Necessity: the mother of innovation
Worldwide lockdowns are changing the way we live and work. Not only do we need to find new ways to do things like communicate with our colleagues and customers and educate our children – in short to innovate – we need to find new ways to do the innovating itself.
But at a time when falling sales (and profits) are inflicting many companies, senior managers are being forced to re-consider their priorities. Should they continue to spend on innovation – over and above other things that relate to the “here and now” – and, if so, how should they go about it?
If ever the phrase “survival of the fittest” were true, it is surely now: the most ‘fit’ to adapt to the new normal of remote working and digital engagement, and the most fit to innovate in a way that delivers tangible (and desirable) outcomes – and a greater ability to compete – while all the time managing costs and preserving the business.

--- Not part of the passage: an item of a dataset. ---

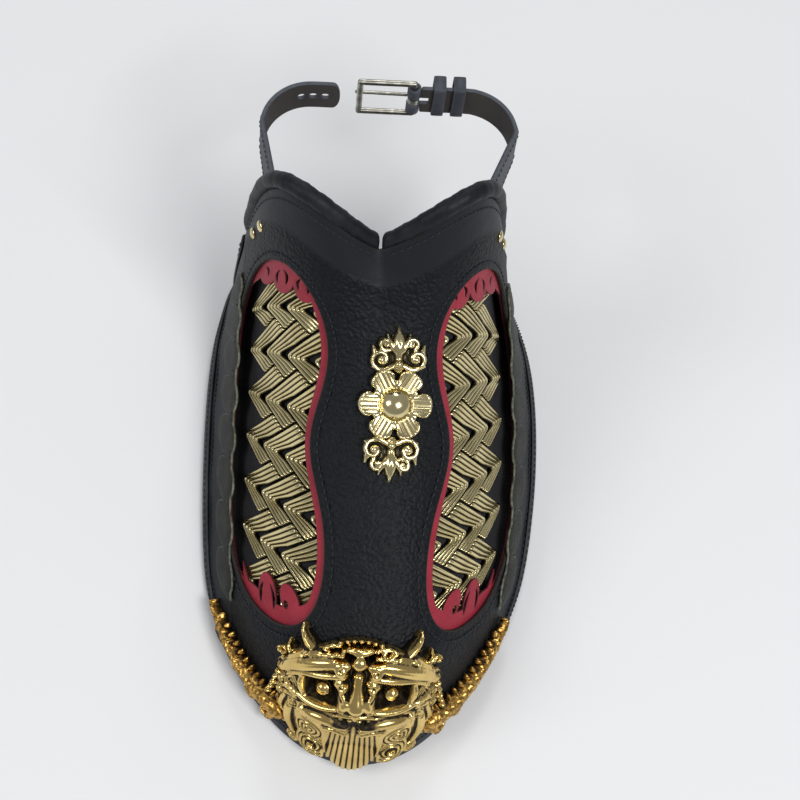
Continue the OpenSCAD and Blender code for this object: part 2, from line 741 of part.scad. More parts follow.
nose_roll = [[0, mask_height - 16, 9, 3.4], [0, mask_height - 25, 11, 4.6]];
crest_roll = [for (k = [-2:2]) [k * 6.4 - 2, mask_height - 6 - k * k, 5.5, 3.2]];
crest_beads = [for (k = [-2:2]) [k * 5.4 - 2, mask_height - 2.6 - 0.7 * k * k, 7, 2.5]];
function mirrored(roll, side) = [for (p = roll) [side * p[0], p[1], p[2], p[3]]];
module mask_half(side) {
  for (roll = concat(
      [brow_roll, horn_roll, small_horn_roll, nostril_roll, moustache_roll, tusk_roll, eye_lid],
      beard_rolls, beard_curls))
    chain(mirrored(roll, side));
  bead(mirrored([eye_ball], side)[0]);
}
module beast_mask() {
  color(bright_gilt) {
    mask_face();
    chain(crest_roll);
    chain(nose_roll);
    for (p = crest_beads)
      bead(p);
    for (side = [-1, 1])
      mask_half(side);
  }
}
wing_start = half_mask + 2.2;
wing_reach = 44;
wing_rows = 3;
wing_cols = 7;
wing_foot_rise = 7;
wing_top = 24;
wing_top_rise = 8;
wing_wave = 3;
wing_curls = [for (k = [0:3]) curl(wing_start + 7 + 10.5 * k, 15 + 2 * k, 5.4, 200, -260, 2.6, 1.9, 3)];
wing_spike = [for (f = [0, 0.5, 1]) [wing_start + 36 + 7 * f, 25 + 12 * f, 2.4 + f, 2.6 - 1.7 * f]];
module mask_wing(side) {
  grid = [for (i = [0:wing_rows])
    [for (j = [0:wing_cols])
      let (
        f = j / wing_cols,
        x = wing_start + wing_reach * f,
        top = wing_top + wing_top_rise * f + wing_wave * sin(720 * f),
        foot = mask_foot + wing_foot_rise * f,
        y = mix(foot, top, i / wing_rows)
      )
      [lookup(y, ridge_table), (side * x + mask_shift) / mask_arc, cast_lift + cast_plate, cast_lift]]];
  color(bright_gilt) {
    if (side > 0) sheet(grid);
    else sheet([for (row = grid) reversed(row)]);
    for (roll = concat(wing_curls, [wing_spike]))
      chain(mirrored(roll, side));
  }
}

// Heel strap: a band swept along a path of [point, outward direction]
corner_radius = 20;
loop_x = ankle_half_width - 5;
loop_y = strap_back - middle_y;
ear_u = 5.6;
ear_t = 0.62;
ear_sag = 0.6;
under_ear = -leather - layer_gap - ear_sag - strap_thick / 2;
// Places of the strap under the ear: distance along the cover from the rivets, and dip below the leather
ear_places = [[-0.09, 0], [0, 0], [0.1, 0], [0.24, 2], [0.42, 3.8]];
ear_spread = 0.1;
function loop_corner(side, a) = [
  [side * (loop_x - corner_radius + corner_radius * cos(a)), loop_y - corner_radius + corner_radius * sin(a),
   strap_height],
  [side * cos(a), sin(a), 0]];
function ear_point(side, k) =
  let (u = ear_u + ear_places[k][0], t = side * (ear_t + ear_spread * ear_places[k][0]))
  [at(u, t, under_ear - ear_places[k][1]), outward(u, t)];
function strap_path(side, end_x) =
  let (last = len(ear_places) - 1, start = ear_point(side, last)[0])
  concat(
    [for (k = [0:last]) ear_point(side, k)],
    [for (k = [1:3]) let (f = k / 4)
      [[start[0] + (side * loop_x - start[0]) * f,
        start[1] + (loop_y - corner_radius - start[1]) * f,
        start[2] + (strap_height - start[2]) * f],
       unit(ear_point(side, last)[1] * (1 - f) + [side, 0, 0] * f)]],
    [for (k = [0:6]) loop_corner(side, 15 * k)],
    [[[side * end_x, loop_y, strap_height], [0, 1, 0]]]);
function band_ring(path, k, side) =
  let (
    p = path[k][0],
    ahead = path[min(k + 1, len(path) - 1)][0],
    behind = path[max(k - 1, 0)][0],
    run = unit(ahead - behind),
    up = side * unit(cross(path[k][1], run)),
    flat = side * cross(run, up),
    w = strap_width / 2,
    h = strap_thick / 2
  )
  [p + w * up + h * flat, p + w * up - h * flat, p - w * up - h * flat, p - w * up + h * flat];
module band(side, end_x) {
  path = strap_path(side, end_x);
  rings = [for (k = [0:len(path) - 1]) band_ring(path, k, side)];
  swept(side > 0 ? rings : [for (r = rings) [r[3], r[2], r[1], r[0]]]);
}
rivet_spread = 0.031;
strap_rivet_length = leather + layer_gap + ear_sag + strap_thick + 1.3;
module strap_rivet_places(side) {
  for (k = [-1, 1])
    placed(ear_u, side * (ear_t + rivet_spread * k))
      children();
}
module rivet_hole(length) {
  cylinder(r = rivet_radius + hole_gap, h = length, center = true, $fn = 24);
}
module strap_rivets(side) {
  color(bright_gilt)
    strap_rivet_places(side)
      rivet(strap_rivet_length);
}
tip_x = 20;
tip_length = 6;
hole_pitch = 5;
hole_count = 3;
module strap_left() {
  color(black_leather) difference() {
    band(-1, tip_x);
    for (k = [0:hole_count - 1])
      translate([-tip_x - tip_length - k * hole_pitch, loop_y, strap_height])
        rotate([90, 0, 0])
          cylinder(r = pin_hole, h = 2 * strap_thick, center = true, $fn = 24);
    strap_rivet_places(-1)
      rivet_hole(4 * strap_rivet_length);
  }
}
hinge_x = 10;
fold_radius = bar_radius + hole_gap + 0.8 * strap_thick;
prong_width = 3;
prong_play = 1.2;
prong_radius = 0.8;
prong_over = 1.2;
prong_eye = bar_radius + hole_gap + 1.1;
prong_bore = bar_radius + 0.08;
slot_reach = 10;
slot_shift = 0.5;
side_z = strap_width / 2 + 1 + bar_radius;
module at_buckle() {
  translate([hinge_x, loop_y, strap_height])
    children();
}
module strap_right() {
  color(black_leather) difference() {
    union() {
      band(1, hinge_x + bar_radius);
      at_buckle()
        cylinder(r = fold_radius, h = strap_width, center = true, $fn = 48);
    }
    at_buckle() {
      cylinder(r = bar_radius + hole_gap, h = strap_width + 2, center = true, $fn = 48);
      translate([slot_shift, 0, 0])
        cube([slot_reach, slot_reach, prong_width + prong_play], center = true);
    }
    strap_rivet_places(1)
      rivet_hole(4 * strap_rivet_length);
  }
}
module buckle_frame() {
  color(buckle_metal) at_buckle() {
    for (x = [0, -buckle_length])
      translate([x, 0, 0])
        cylinder(r = bar_radius, h = 2 * side_z, center = true, $fn = 32);
    for (z = [-side_z, side_z]) {
      translate([-buckle_length / 2, 0, z])
        rotate([0, 90, 0])
          cylinder(r = bar_radius, h = buckle_length, center = true, $fn = 32);
      for (x = [0, -buckle_length])
        translate([x, 0, z])
          sphere(bar_radius, $fn = 32);
    }
  }
}
// The prong leaves its eye low and rests on the front bar
prong_root = [-1, bar_radius + prong_radius - 0.2];
prong_tip = [-buckle_length - prong_over, bar_radius + prong_radius + hole_gap];
module buckle_prong() {
  color(buckle_metal) at_buckle() difference() {
    union() {
      cylinder(r = prong_eye, h = prong_width, center = true, $fn = 32);
      hull() {
        translate(prong_root) sphere(prong_radius, $fn = 16);
        translate(prong_tip) sphere(prong_radius, $fn = 16);
      }
    }
    cylinder(r = prong_bore, h = prong_width + 1, center = true, $fn = 32);
  }
}
keeper_width = 5;
fixed_keeper_x = 20.3;
sliding_keeper_x = 28.3;
module keeper(x) {
  inner_z = strap_width + 2 * keeper_play;
  middle = loop_y + (keeper_depth - strap_thick) / 2 - keeper_play;
  color(black_leather) translate([x, middle, strap_height]) difference() {
    cube([keeper_width, keeper_depth + 2 * keeper_wall, inner_z + 2 * keeper_wall], center = true);
    cube([keeper_width + 1, keeper_depth, inner_z], center = true);
  }
}

for (i = [1:scale_rows]) {
  scale_row(-1, i);
  scale_row(1, i);
}
upper_shell();
lower_binding();
collar(-1);  // collar_left
collar(1);  // collar_right
lining_tray(-1);  // lining_left
lining_tray(1);  // lining_right
window_frame(-1);  // window_frame_left
window_frame(1);  // window_frame_right
scallop_edging(-1);  // scallop_edging_left
scallop_edging(1);  // scallop_edging_right
flower_petals();
flower_boss();
spray_upper();
spray_lower();
beast_mask();
mask_wing(-1);  // mask_wing_left
mask_wing(1);  // mask_wing_right
strap_rivets(-1);  // strap_rivets_left
strap_rivets(1);  // strap_rivets_right
strap_left();
strap_right();
buckle_frame();
buckle_prong();
keeper(fixed_keeper_x);  // fixed_keeper
keeper(sliding_keeper_x);  // sliding_keeper
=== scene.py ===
"""Looks of the leather sabaton: scales, red frames, castings, padded collar and heel strap."""

import logging
import math
from dataclasses import dataclass, field
from enum import Enum
from typing import Callable, Optional

import bpy
import numpy as np
from mathutils import Matrix, Vector
from mathutils.geometry import delaunay_2d_cdt

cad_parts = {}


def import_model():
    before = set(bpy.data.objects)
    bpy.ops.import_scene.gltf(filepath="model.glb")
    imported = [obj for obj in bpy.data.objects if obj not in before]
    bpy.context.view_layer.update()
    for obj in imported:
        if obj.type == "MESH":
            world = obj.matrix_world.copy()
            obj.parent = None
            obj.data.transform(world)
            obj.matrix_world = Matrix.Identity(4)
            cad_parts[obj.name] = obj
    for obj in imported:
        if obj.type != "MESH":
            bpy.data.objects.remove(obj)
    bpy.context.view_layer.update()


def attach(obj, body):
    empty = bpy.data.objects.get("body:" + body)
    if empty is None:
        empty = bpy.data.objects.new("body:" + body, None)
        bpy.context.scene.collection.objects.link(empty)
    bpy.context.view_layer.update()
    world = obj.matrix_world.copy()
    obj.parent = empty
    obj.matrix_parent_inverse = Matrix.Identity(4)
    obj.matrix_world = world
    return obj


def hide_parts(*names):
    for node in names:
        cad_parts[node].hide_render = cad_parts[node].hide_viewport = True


LOG = logging.getLogger("sabaton")
MM = 0.001
LEATHER = 1.8
TINY = 1e-12

Array = np.ndarray
Rule = Callable[[Array], Array]
Laying = Callable[[Array, Array], Array]
Relief = Callable[[Array, Array], Array]


class Side(Enum):
    """Which side of the ridge a piece lies on, as the camera sees it."""

    LEFT = -1
    RIGHT = 1

    @property
    def label(self) -> str:
        """The side's word in piece names."""
        return self.name.lower()


class Cut(Enum):
    """What a loop of a flat pattern does to the leather inside it."""

    ADD = True
    REMOVE = False


class Body(Enum):
    """The bodies of the assembly that pieces ride on."""

    COVER = "cover"
    KEEPER = "keeper"


# ---- sums


def unit(v: Array) -> Array:
    """Rows of v at length one."""
    return v / np.maximum(np.linalg.norm(v, axis=-1, keepdims=True), TINY)


def left_of(run: Array) -> Array:
    """Flat directions turned a quarter to the left."""
    return np.stack([-run[:, 1], run[:, 0]], axis=1)


def walked(line: Array) -> Array:
    """The distance covered up to each point of a line."""
    steps = np.linalg.norm(np.diff(line, axis=0), axis=1)
    return np.concatenate([[0], np.cumsum(steps)])


def ramp(value: Array, span: float) -> Array:
    """Nought below nought, rising evenly to one over span."""
    return np.clip(value / span, 0, 1)


def eased(share: Array) -> Array:
    """A share from nought to one with soft ends."""
    return share * share * (3 - 2 * share)


def bell(x: Array, width: float, power: int = 2) -> Array:
    """One at nought, falling away over width; a higher power has a flatter top."""
    return np.exp(-((x / width) ** power))


def wave(x: Array, pitch: float) -> Array:
    """A cosine that repeats at every pitch."""
    return np.cos(x * 2 * np.pi / pitch)


def spline(a: Array, b: Array, c: Array, d: Array, f: Array) -> Array:
    """A smooth curve from b to c at share f, led by a before and by d after."""
    bend, twist = 2 * a - 5 * b + 4 * c - d, 3 * b - a - 3 * c + d
    return 0.5 * (2 * b + (c - a) * f + bend * f**2 + twist * f**3)


# ---- form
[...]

Hunker down or keep going?
Inevitably a company’s priorities – and its ability to continue its existing activities as well as initiate new ones – will depend on its financial health, but a decision to ‘hunker down’ – for example by stopping some non-essential activities such as marketing, staff training and, yes, innovation – is one that, most often, will leave a business weaker and less able to survive and prosper when the crisis passes (which, by the way, it will).
Of course, many companies know this and, galvanised by the circumstances of the pandemic, are using the time to innovate hard and fast. Can your company afford to do less just as your competitors are doing more?
So what should you do?
Companies innovate in many ways – through inhouse R&D departments as well as collaboration with external technology providers – but at an unprecedented time like this, what are the right ways? How can corporates get the best bang for their innovation buck?
Focusing on the short term
To stay competitive in the short and medium terms – that is now and over the next 3-5 years – companies should seek out proven and ‘ready-to-go’ technologies and solutions, ones that will deliver critical quick fixes and help your firm adapt to the new normal, not to mention staying with or getting ahead of your competitors, including disruptive ‘upstarts’.
That means defining as precisely as possible, perhaps with outside help, what you need and then deploying a highly-targeted ‘scouting’ strategy, remembering that the best-fit technologies or solutions may reside with startups and scaleups outside of Japan. You should treat every search as a global one, taking in not just the obvious innovation ‘hotspots’ like Silicon Valley, but other parts of the United States, Europe and China. Leave no stone unturned.
By contrast, what will not deliver tangible outcomes in the short term – essential at a time when budgets are tightening and you need to adapt fast – is participation in accelerators or, for that matter, strategic investments in early-stage startups, whether directly or via a fund. Those things are important as a way of supporting aspiring entrepreneurs and the innovation ecosystem at large – not to mention your longer-term strategy – but they will not address your immediate challenges.
Re-prioritise, not de-prioritise
So it’s not a case of ‘deprioritising’ your innovation, but rather of ‘reprioritising’ it to focus on ways that will deliver the essential, short-term benefits.
That means, even in the face of the pandemic and international travel restrictions, retaining your global outposts – your ‘innovation antenna’ – so that you can continue to seek and engage the best technology and solution providers, as well as monitor your industry’s trends and competitors.
If personnel can’t relocate – because of the pandemic – keep your existing people in post or use proxies, such as local technology scouts, to do their work. And of course leverage the latest digital technologies to help you communicate, evaluate and accelerate.
An innovation strategy should, by its very nature, be dynamic; it should adapt to fit the circumstances. Every company needs to be thinking about and investing in its long-term future, but right now the emphasis should be on working with innovators and startups who can deliver fast, workable solutions. And the best way to achieve that is through a strategy of direct, deliberate and hands-on engagement.